Le théâtre peut nous bousculer, nous mettre face à nos problèmes et nous amener à nous poser des questions sur nous-mêmes. J'aime le théâtre qui provoque des réactions, qui allume des réflexions et qui nous met en scène. J'ai 31 ans. Le théâtre, il parle de ma génération de plus en plus, mais souvent d'un regard externe. Lignes de fuite, au Théâtre d'Aujourd'hui vise dans le mille. Catherine Chabot, jeune auteure de la pièce, a su saisir sa génération et la mettre en scène de manière brutale dans un quotidien que plusieurs spectateurs pourront reconnaître.
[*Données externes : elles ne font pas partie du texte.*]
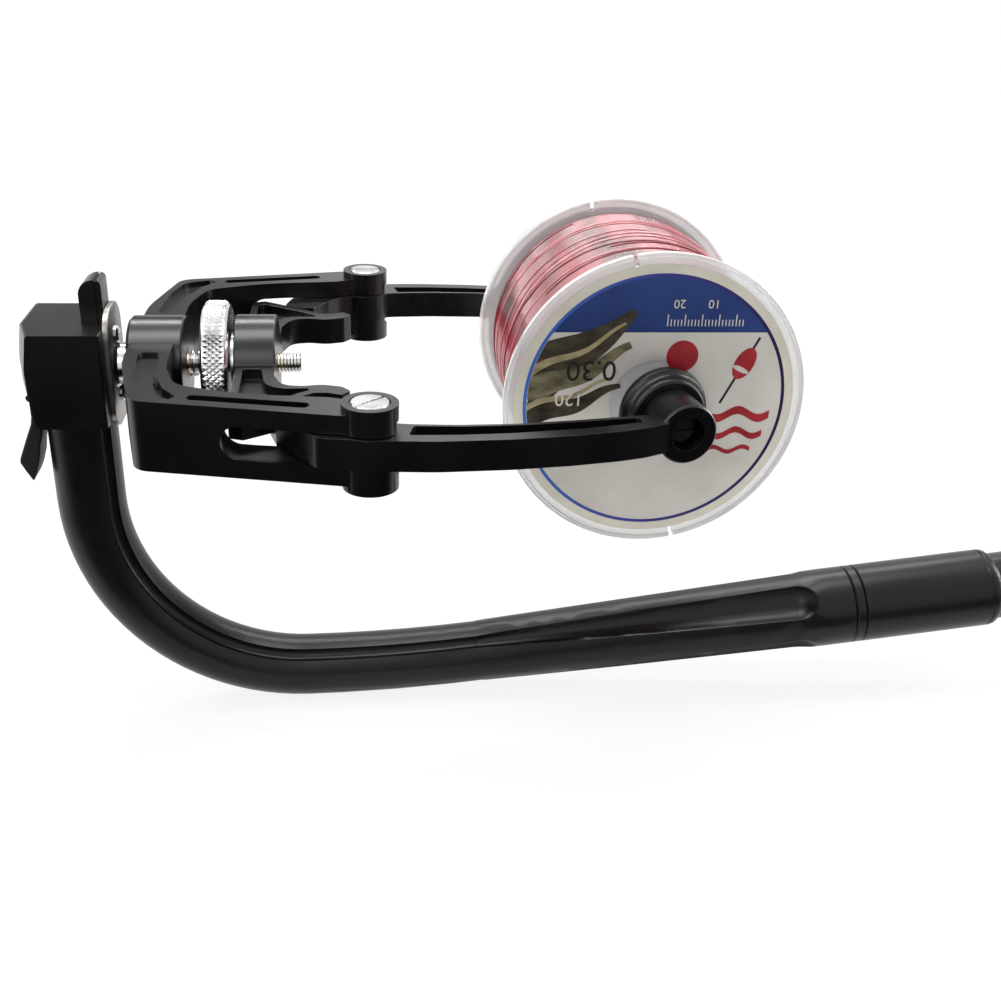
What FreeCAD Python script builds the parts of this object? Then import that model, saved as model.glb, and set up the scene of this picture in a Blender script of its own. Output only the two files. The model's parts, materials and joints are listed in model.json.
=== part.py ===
"""Fishing line winder: a J-shaped arm carries a saddle block and a threaded stud, a C-shaped yoke swivels
on the stud, and two hinged fingers on the yoke hold a line spool between spinning plugs.

Units are millimetres. The origin lies on the saddle block's flat rest face, on the stud's axis.
+X runs along the stud towards the spool, +Y is the spool's axis, and +Z is up.
The adjuster and the yoke are symmetric about the XZ plane, so most parts are drawn for +Y and mirrored.
"""
import FreeCAD
import Part
import math
import os

V = FreeCAD.Vector
X_AXIS = V(1, 0, 0)
Y_AXIS = V(0, 1, 0)
Z_AXIS = V(0, 0, 1)
ORIGIN = V(0, 0, 0)

# ---- Fits ----
RUNNING_FIT = 0.05          # radial clearance of a shaft that turns in its bore
SIDE_GAP = 0.3              # gap between faces that move past each other

# ---- Stud and the parts threaded on it, as stations along X ----
STUD_R = 3.0                # M6
STUD_START_X = 10.0
STUD_END_X = 82.7
BUSH_R = 5.0
YOKE_BOSS_X = (32.3, 48.5)
YOKE_BOSS_R = 14.5
SPRING_X = (48.7, 57.9)
SPRING_R = 3.75
SPRING_WIRE_R = 0.42
SPRING_TURNS = 4.5
WHEEL_X = (54.1, 61.8)
WHEEL_R = 18.8
WHEEL_CHAMFER = 0.8
WHEEL_RECESS_R = 4.9        # the spring's right end sits in the wheel
WHEEL_RECESS_DEPTH = 3.9
THRUST_WASHER_X = (62.1, 63.1)
THRUST_WASHER_R = 9.5
SLIDER_BOSS_X = (63.4, 75.7)
SLIDER_BOSS_R = 14.8

# ---- Saddle block ----
BLOCK_RIGHT_X = 26.2
BLOCK_HALF_Y = 16.0
BLOCK_TOP_Z = 13.9
BLOCK_BOTTOM_Z = -15.0
BLOCK_EDGE_R = 1.2
TENON = 14.0                # square tenon of the arm in the block
TENON_TOP_Z = -5.5

# ---- Strap, its pin and its hook ----
STRAP_HALF_WIDTH = 5.5
STRAP_PIN_R = 1.2
STRAP_PIN_POS = (2.95, -7.6)
STRAP_EYE_R = 2.1
STRAP_SLOT_X = (1.3, 4.5)
STRAP_TIP_Z = -39.2
HOOK_X = (19.3, 26.0)
HOOK_HALF_WIDTH = 4.7
HOOK_TOP_Z = 27.1

# ---- Flange on the block's front face ----
FLANGE_THICKNESS = 1.6
FLANGE_HALF_HEIGHT = 20.5
FLANGE_HALF_WIDTH = 8.5
FLANGE_BOSS_R = 6.4
FLANGE_BOSS_END_X = 31.9
FLANGE_SCREW_Z = 9.3
FLANGE_SCREW_R = 1.5
FLANGE_SCREW_HEAD_R = 2.6
FLANGE_SCREW_HEAD_H = 1.2
FLANGE_SCREW_DEPTH = 3.6

# ---- J-shaped arm: leg, tight bend, long bend, straight taper, collar ----
ARM_X = 15.1                # centre line of the leg
ARM_R = 10.45
BEND_START_Z = -45.0
BEND_R = 66.0
LONG_BEND_R = 520.0
HANDLE_RISE_DEG = 6.5
TAPER_START_R = 10.7
TAPER_LENGTH = 124.3
COLLAR_R = 13.8
COLLAR_LENGTH = 13.2
COLLAR_GROOVE_BACK = 3.6    # ring groove, measured back from the collar's end
SPIGOT_R = 9.0
SPIGOT_LENGTH = 37.0
SLEEVE_LENGTH = 50.0
SLEEVE_RING_BACK = 3.6
CAP_R = 11.9
CAP_LENGTH = 13.0
CAP_PLUG_LENGTH = 12.0

# ---- Flutes along the arm, two on the inside of the bend and two on the outside ----
FLUTE_CUTTER_R = 2.15
FLUTE_OFFSET = 10.58        # centre of the cutter from the arm's centre line
FLUTE_ANGLE_DEG = 50.0      # from the side of the arm towards the inside of the bend
FLUTE_END_R = 9.0
FLUTE_END_OFFSET = 18.7
FLUTE_END_ANGLE_DEG = 45.0
FLUTE_END_BACK = 11.0       # centre of the scooped end, measured back from the end of the taper
OUTER_FLUTE_START_R = 1.0
OUTER_FLUTE_START_OFFSET = 12.0

# ---- Yoke ----
YOKE_HALF_HEIGHT = 10.0
FORK_HALF_GAP = 4.7
FORK_START_X = 68.5
PIVOT_X = 103.0
PIVOT_Y = 63.6
EAR_R = 7.6
EAR_HALF_HEIGHT = 12.0
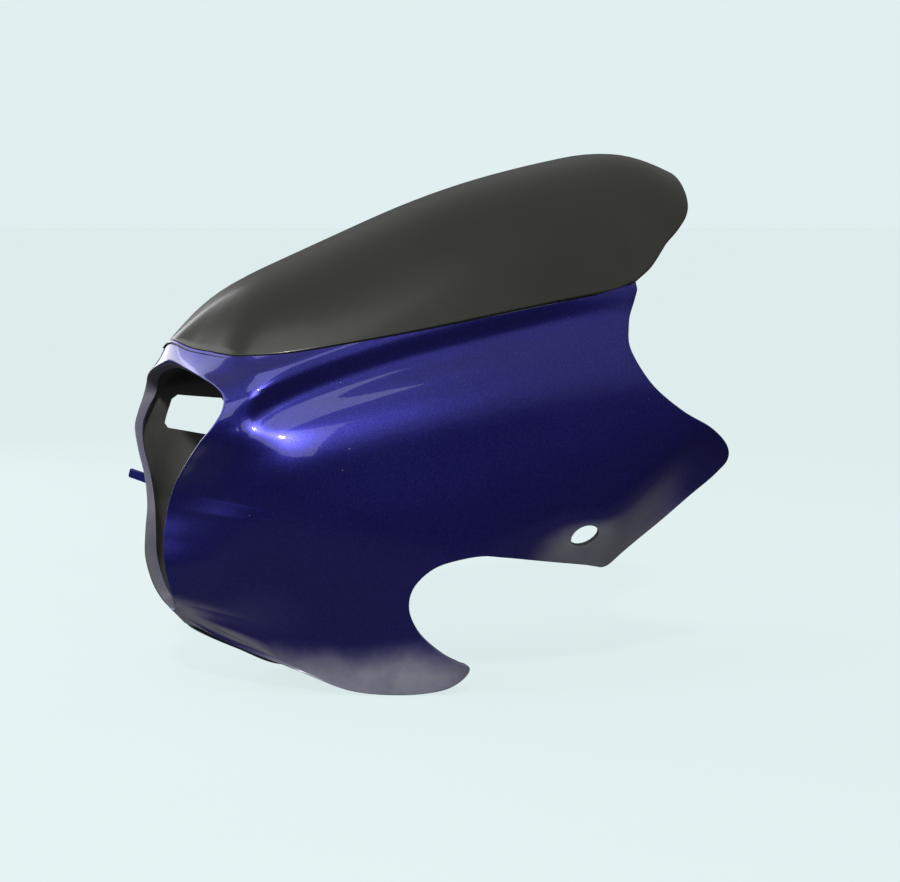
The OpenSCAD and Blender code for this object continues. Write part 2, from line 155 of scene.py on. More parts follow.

L'histoire est campée dans le salon de Zorah qui vient de déménager dans son nouveau condo avec son amoureuse. Elle y reçoit ses deux meilleures amies d'adolescence et leurs amoureux. Les six personnages sont très différents et on le comprend rapidement. Zorah interprétée par Lamia Benhacine travaille en finances et est très bien nantie, alors que sa conjointe, Olivia,  jouée par Victoria Diamond est une artiste anglophone avec moins de moyens financiers, mais présente à tous les événements en ville. Gabrielle, un rôle tenu par Léane Labrèche-Dor, est chroniqueuse à Radio-Canada et est en couple ouvert avec un chargé de cours de l'Université de Sherbrooke, Louis, joué par Benoît Drouin-Germain. Finalement, tout droit descendu de Québec, Raphäelle, interprétée par l'auteure elle-même, est une avocate qui est en couple depuis dix ans avec un homme travaillant dans le domaine de la construction, Jérôme, joué par Maxime Mailloux.

Dès le début, je me suis reconnue dans ce groupe d'amis qui dansent et chantent avec les copains qui boivent et participent par moment. On comprend vite la dynamique de cercle fermé et de souvenirs qui animent les jeunes trentenaires. Tout fonctionne: du look des filles à la décoration de l'appartement au choix de la musique, je me suis sentie dans un environnement réaliste. C'est une des forces de Catherine Chabot, on ne démarre pas dans la démesure, on se reconnaît, on se juge à travers le jugement qu'on porte aux personnages. Les amis échangent sur divers sujets: les réseaux sociaux, les influenceurs, l'amour, la politique, la maternité et j'en passe. Les positions se campent de plus en plus. Certaines personnes pourraient penser que les personnages se caricaturent plus la pièce avance, mais je ne pense pas. Je voyais, en chacun d'un, des gens que je connais. C'est ce qui devient effrayant.

On commence l'heure et demie de spectacle par rire avec les personnages qui s'amusent, visiblement avec un verre dans le nez. Par contre, plus le temps avance, plus les relations se font tendues et plus les sujets deviennent sérieux. Plus le malaise monte et on ressent toutes les cassures entre les amies qui ont vieillies bien différemment. On a l'impression d'être avec eux dans ce salon. Il arrive même que les comédiens parlent les uns par-dessus les autres, comme on le ferait dans la vraie vie lors d'un débat. Sans voler un grand punch, on apprendra une grande nouvelle et le ton changera. Dramatiquement.

Il n'y a pas que l'histoire qui est fascinante, le jeu des jeunes acteurs captive. Maxime Mailloux et Léane Labrèche-Dor envahissent la scène par la justesse de leur jeu. On ressent le profond mal-être de Gabrielle et on aurait envie, à tout moment, de serrer Jérôme dans ses bras et de devenir son ami. Il est rare que toute la distribution soit aussi solide. Chapeau aussi à la mise en scène de Sylvain Bélanger: on y croit, on se croit dans ce salon.

Après avoir vu Lignes de fuite, on ne rentre pas chez soi calmement. On pensera à notre vie et à notre vision des divers enjeux soulevés durant le spectacle. On tentera aussi de voir comment on peut améliorer le tout. Parce que même si plusieurs protagonistes semblent ne plus avoir d'espoir, on peut en avoir, nous. Soyez prêt: les références culturelles et politiques modernes sont nombreuses. Je suis allée voir la pièce avec ma mère et elle ne comprenait pas toutes les expressions qui furent utilisées. Elle me l'a dit dès notre sortie du théâtre. Étonnement, ça ne m'a pas choqué: j'ai tout compris. Preuve que c'est écrit et fait pour les trentenaires. Ma mère m'a toutefois dit qu'elle a adoré l'oeuvre, elle a aimé comment ce fut écrit et mieux comprendre notre perception de la vie. Je vous conseille donc tous d'y aller que vous ayez 18 ou 75 ans!

À l'affiche au Centre du Théâtre d'Aujourd'hui jusqu'au 6 avril 2019.